The fact that according to records the Achaemenid ruler received gifts on just two occasions (on the official imperial birthday and the annual scrifice of Mithra) seems to indicate what many have assumed as being a fact - Persepolis was used on the once a year celebration of Nou Rouz, the Spring Equinox.

















(To be continued)
 
 
 
 
 
 
 
 
 

The 8 day cultural trip to Iran - "Iranian Treasures" - (Day 3 morning) - Shiraz streets; Persepolis, the Gate of all Lands - The 18th of September 2014



As I woke up and walked out into the hotel room balcony there was a golden light shining over the sand like colour buildings  and the slightly brownish mountains in the distance. It was certainly going to be a hot day and we would mostly be out in the sun all morning once we were heading to the Persepolis archaeological site a few kilometres from Shiraz.
 
 





Amongst the Komeyni and Khâmene'i 's posters spread around there were also  quite a few with "unknown" faces on them, which I later found out to be the martyrs of the Irak-Iran war, whose presence was to be felt all the way into Persepolis outskirsts.























Considered to be more than just another ancient site, Persepolis is acknowledged as embodying all the glory and demise of the Persian Empire. Its construction began around 515 BCE under Darius the Great, with his sucessors having added buildings, though by the end of 330 BCE it was still said to be unfinished. 
 
It is believed to be where the Achaemenid kings received their subjects, celebrated the New Year and  ran their empire, before Alexander the Great burnt the whole thing to the ground, looting the city seven years before his death.
 

Access to the site was by means of a double stairway at the end of a main road, whose low risers are said to have allowed horses to  be ridden up to the Monumental Gate of all Lands in the past.

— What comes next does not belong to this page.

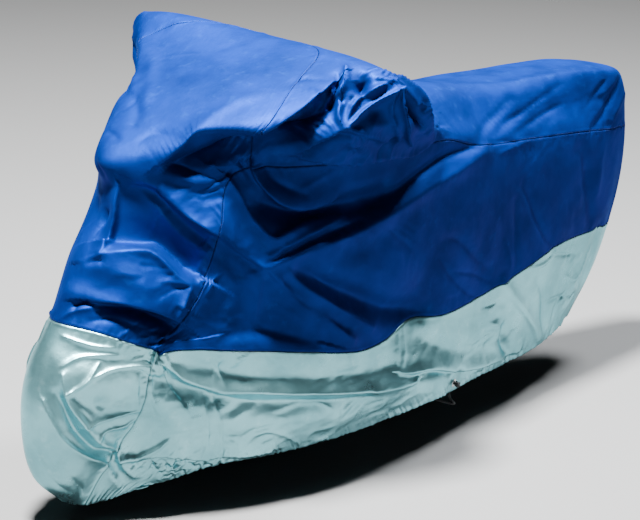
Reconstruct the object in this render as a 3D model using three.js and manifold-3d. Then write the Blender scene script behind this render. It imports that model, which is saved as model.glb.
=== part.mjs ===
// A fitted motorcycle cover of coated nylon, blue above and silver below, in the shape in which it hangs.
// The cover is hollow and open underneath. X points to its front, Y to its left and Z up, in millimetres.
// The tables give heights above the ground, and the whole cover is then lowered by REST_HEIGHT,
// so that the origin lies just under its top, where it is carried.
import * as THREE from "three";
import { mergeVertices } from "three/addons/utils/BufferGeometryUtils.js";
import Module from "manifold-3d";

const wasm = await Module();
wasm.setup();

// Driving sizes
const REST_HEIGHT = 1054;
const CLOTH_THICKNESS = 2;
const SEAM_GAP = 0.3;
const BAG_AT = 0.5;
const WAIST_AT = 0.5;
const LOW_AT = 0.6;
const MITRE_LIMIT = 0.4;
const CORD_DIAMETER = 6;
const CORD_SIDES = 8;
const CORD_STEP = 16;
const KNOT_RADIUS = 9;
const KNOT_LENGTH = 15;
const KNOT_SEGMENTS = 16;
const EYELET_HOLE_RADIUS = 6;
const EYELET_RIM_RADIUS = 12;
const EYELET_WALL = 1;
const EYELET_EDGE = 0.6;
const EYELET_ROLL = 1.4;
const EYELET_CLEARANCE = 0.3;
const EYELET_SEGMENTS = 20;
const EYELET_PATCH_RADIUS = 62;
const EYELET_CUT_DEPTH = 16;
const MERGE_DISTANCE = 0.001;

// Colours and finishes
const BLUE = { color: 0x1350c8, roughness: 0.42, metalness: 0 };
const SILVER = { color: 0xa9bfc4, roughness: 0.38, metalness: 0.25 };
const WHITE_METAL = { color: 0xe6eceb, roughness: 0.3, metalness: 0.6 };
const BLACK_ELASTIC = { color: 0x101214, roughness: 0.75, metalness: 0 };

// Cross-sections of the draped cloth, from the front hem over the top to the rear hem.
// Crest is the line along the middle, as [x, z]. Brow is the edge of the top, seam the seam between
// top or front and side, as [x, y, z] on the left. Bag says how far the cloth bags out between the two.
const UPPER = [
  { at: "front hem", crest: [872, 55], brow: [856, 22, 50], bag: 0, seam: [828, 38, 45] },
  { at: "front low", crest: [950, 135], brow: [920, 58, 138], bag: 4, seam: [778, 86, 185] },
  { at: "front bulge", crest: [975, 290], brow: [935, 76, 290], bag: 8, seam: [742, 142, 285] },
  { at: "front shoulder", crest: [952, 405], brow: [900, 92, 395], bag: 10, seam: [730, 166, 380] },
  { at: "front belt", crest: [882, 520], brow: [825, 100, 503], bag: 8, seam: [718, 172, 455] },
  { at: "front rise", crest: [808, 662], brow: [758, 110, 640], bag: 6, seam: [655, 203, 530] },
  { at: "throat", crest: [742, 775], brow: [690, 118, 745], bag: 4, seam: [600, 222, 618] },
  { at: "chin", crest: [725, 835], brow: [655, 122, 815], bag: 4, seam: [562, 226, 730] },
  { at: "nose", crest: [745, 895], brow: [645, 130, 890], bag: 4, seam: [530, 226, 862] },
  { at: "front step", crest: [655, 965], brow: [575, 205, 945], bag: 4, seam: [480, 252, 892] },
  { at: "bag front", crest: [470, 1060], brow: [500, 296, 1002], bag: 6, seam: [400, 284, 884] },
  { at: "bag rise", crest: [320, 1115], brow: [310, 325, 1070], bag: 70, seam: [270, 304, 874] },
  { at: "bag ridge", crest: [195, 1142], brow: [165, 405, 1088], bag: 62, seam: [110, 308, 868] },
  { at: "bag back", crest: [60, 1085], brow: [10, 365, 1015], bag: 55, seam: [-30, 298, 868] },
  { at: "dip", crest: [-120, 1005], brow: [-115, 240, 968], bag: 10, seam: [-190, 266, 862] },
  { at: "back", crest: [-330, 962], brow: [-330, 130, 958], bag: 6, seam: [-370, 237, 817] },
  { at: "back rear", crest: [-600, 940], brow: [-600, 115, 925], bag: 4, seam: [-620, 192, 790] },
  { at: "tail front", crest: [-850, 942], brow: [-850, 105, 920], bag: 4, seam: [-870, 160, 768] },
  { at: "tail", crest: [-1040, 930], brow: [-1020, 100, 912], bag: 4, seam: [-1010, 138, 752] },
  { at: "tail top", crest: [-1195, 882], brow: [-1130, 92, 885], bag: 6, seam: [-1075, 123, 744] },
  { at: "tail end", crest: [-1245, 738], brow: [-1195, 62, 738], bag: 8, seam: [-1125, 108, 737] },
  { at: "rear", crest: [-1238, 590], brow: [-1210, 45, 588], bag: 6, seam: [-1150, 84, 582] },
  { at: "rear belt", crest: [-1190, 430], brow: [-1175, 34, 430], bag: 5, seam: [-1140, 60, 432] },
  { at: "rear low", crest: [-1125, 300], brow: [-1115, 28, 298], bag: 3, seam: [-1090, 48, 290] },
  { at: "rear hem", crest: [-1040, 172], brow: [-1036, 12, 172], bag: 1, seam: [-1028, 22, 170] },
];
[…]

Constructed around 475 BCE on the order of Xerxes I, sucessor of Darius the Great, the gate is flanked by giant sculptures of two quadrupeds, while two huge human-headed winged bulls in the Assyrian style face into the palace area.
 
 































High over the sculptures there is a trilingual cuneiform inscription proclaiming "I am Xerxes, the great King, King of the kings, King of the lands of many people, King of this great earth far and wide. By Ahura Mazda's favour I have had made this Gate of All Lands. Much that is beautiful has been built in this region which I and my father have built. All that has been built and appears beautiful ... we have built by the favour of Ahura Mazda's".
 
 
 
It is said to be one of the 110 inscriptions there, many of which reaffirm the belief in the Zoroastrian creator God.
 
 







 
I couldn't resist taking photographs from several perspectives, though it was quite difficult due to the increasing number of tourists visiting the site, but the imposing figures were so impressive that I felt it was absolutely imperative, particularly as far as details were concerned. 
 
It wasn't but when we walked towards the Apadana that we go the real sense of the Gate size (first pictures).